To be named Best of Show at Pebble is the equivalent of an actor garnering an Academy Award, the recipient’s perceived value skyrockets exponentially. The car that had its provenance turbocharged in 2019 was Sir Michael Kadoorie’s 1931 Bentley 8 Litre Gurney Nutting Sports Tourer—a timely choice as Bentley commemorates its centennial this year.
“I feel very privileged to be the recipient of the ‘Best of Show’ and it is extra special as Bentley is celebrating 100 years,” noted Kadoorie in an official statement after the victory. “To win a Rolex watch, thanks to this wonderful car, is a great pleasure.” The gifted wrist candy is an engraved Rolex Oyster Perpetual Datejust 41.
This was only the second time that a Bentley has taken the title at Pebble, the first was a 1927 4 ½ Litre Vanden Plas Tourer back in 1965. Kadoorie, a renowned car collector, is the chairman and partial owner of both Hong Kong–based CLP Holdings Ltd. and Hong Kong and Shanghai Hotels. The latter includes the Peninsula Hotels, which puts on Monterey Car Week’s other main concours, the Quail, A Motorsports Gathering.
The Bentley had competition for the apex award from a 1938 Talbot-Lago T150C-SS Figoni & Falaschi Teardrop Cabriolet (which was named the Most Elegant Convertible), a 1936 Mercedes-Benz 540K Erdmann & Rossi Special Cabriolet and a 1962 Aston Martin DB4GT Zagato Coupé.
However, it was not just yesteryear’s models that appealed to the masses but tomorrow’s as well. The concept lawn presented one-off’s, prototypes and limited-edition examples that included Bugatti’s nearly $19 million La Voiture Noire, the De Tomaso P72, the Lotus Evija, and Audi’s new R8 LMS GT2.
Fittingly, the race-focused Audi was presented throughout Monterey Car Week by nine-time Le Mans-winner Tom Kristensen who, after only two previous visits to the concours, is still in awe and gravitates to a particular segment of machines on display. “What has drawn me is more or less from the time-period when I grew up, and that is the GT cars from the Sixties,” says Kristensen. “That is a time when the innocent engineers were still making big steps forward but also looking at the beautiful shape of the car and not necessarily downforce, which started in the early Seventies. If I had to pick, that’s the one.”

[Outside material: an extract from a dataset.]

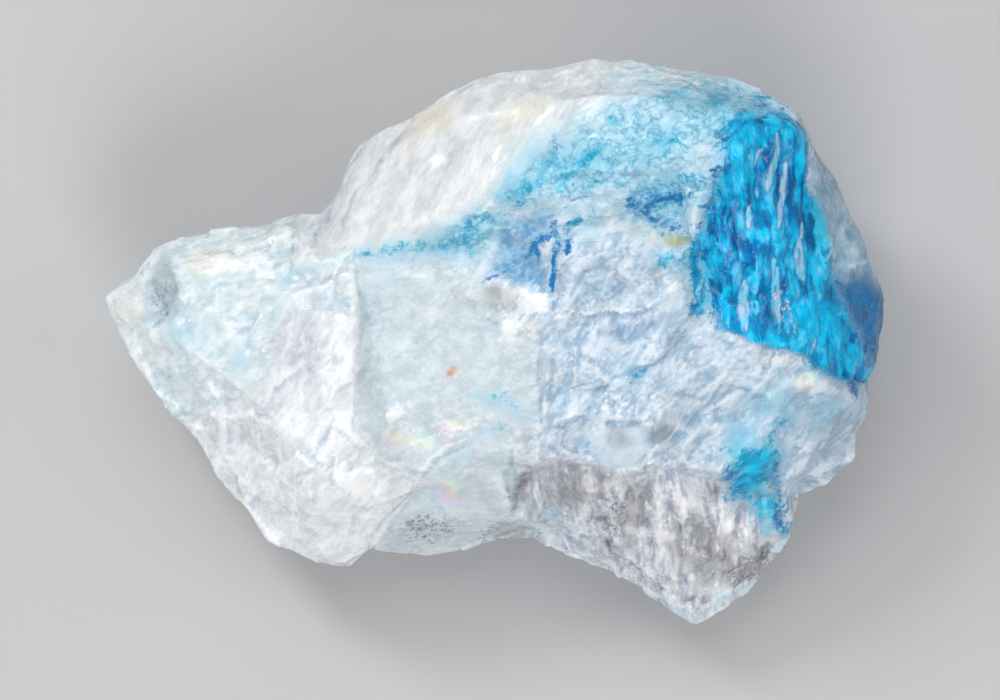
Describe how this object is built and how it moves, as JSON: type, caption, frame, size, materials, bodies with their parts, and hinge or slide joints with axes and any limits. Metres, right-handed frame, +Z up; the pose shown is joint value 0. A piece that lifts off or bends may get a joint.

There on behalf of Rolex, another racing great was making his rounds at the concours for the first time. “It’s been a real eye-opener—truly extraordinary, and obviously the setting is the cherry on top,” says Rolex Testimonee Mark Webber, a nine-time Formula One Grand Prix winner and the 2015 FIA World Endurance Champion.
Like Kristensen, Webber is quick to point out his favorite four-wheelers among the many. “I have more emotion towards the racing cars, like a Jimmy Clark Lotus 49, which was Jackie Stewart’s era, gorgeous looking cars—cigar-shaped chassis from Colin Chapman and at the limit in terms of design. For street cars, the Porsche 550 is also very clean and timeless.”
Equally timeless are the Rolex watches that Webber won during the course of his career, especially the one from his first win, a GMT with a black dial that he bought for himself. “They’re in my will, that’s what they mean to me,” he notes. “They will be with me as long as I live.” It’s a sentiment that seems shared by many of Pebble’s presenters when it comes to their vehicles.
From the car collectors to the planners, sponsors and spectators, the world’s most prestigious concours is driven by the quest for perfection—a tradition that, like a Rolex, appears to be perpetual.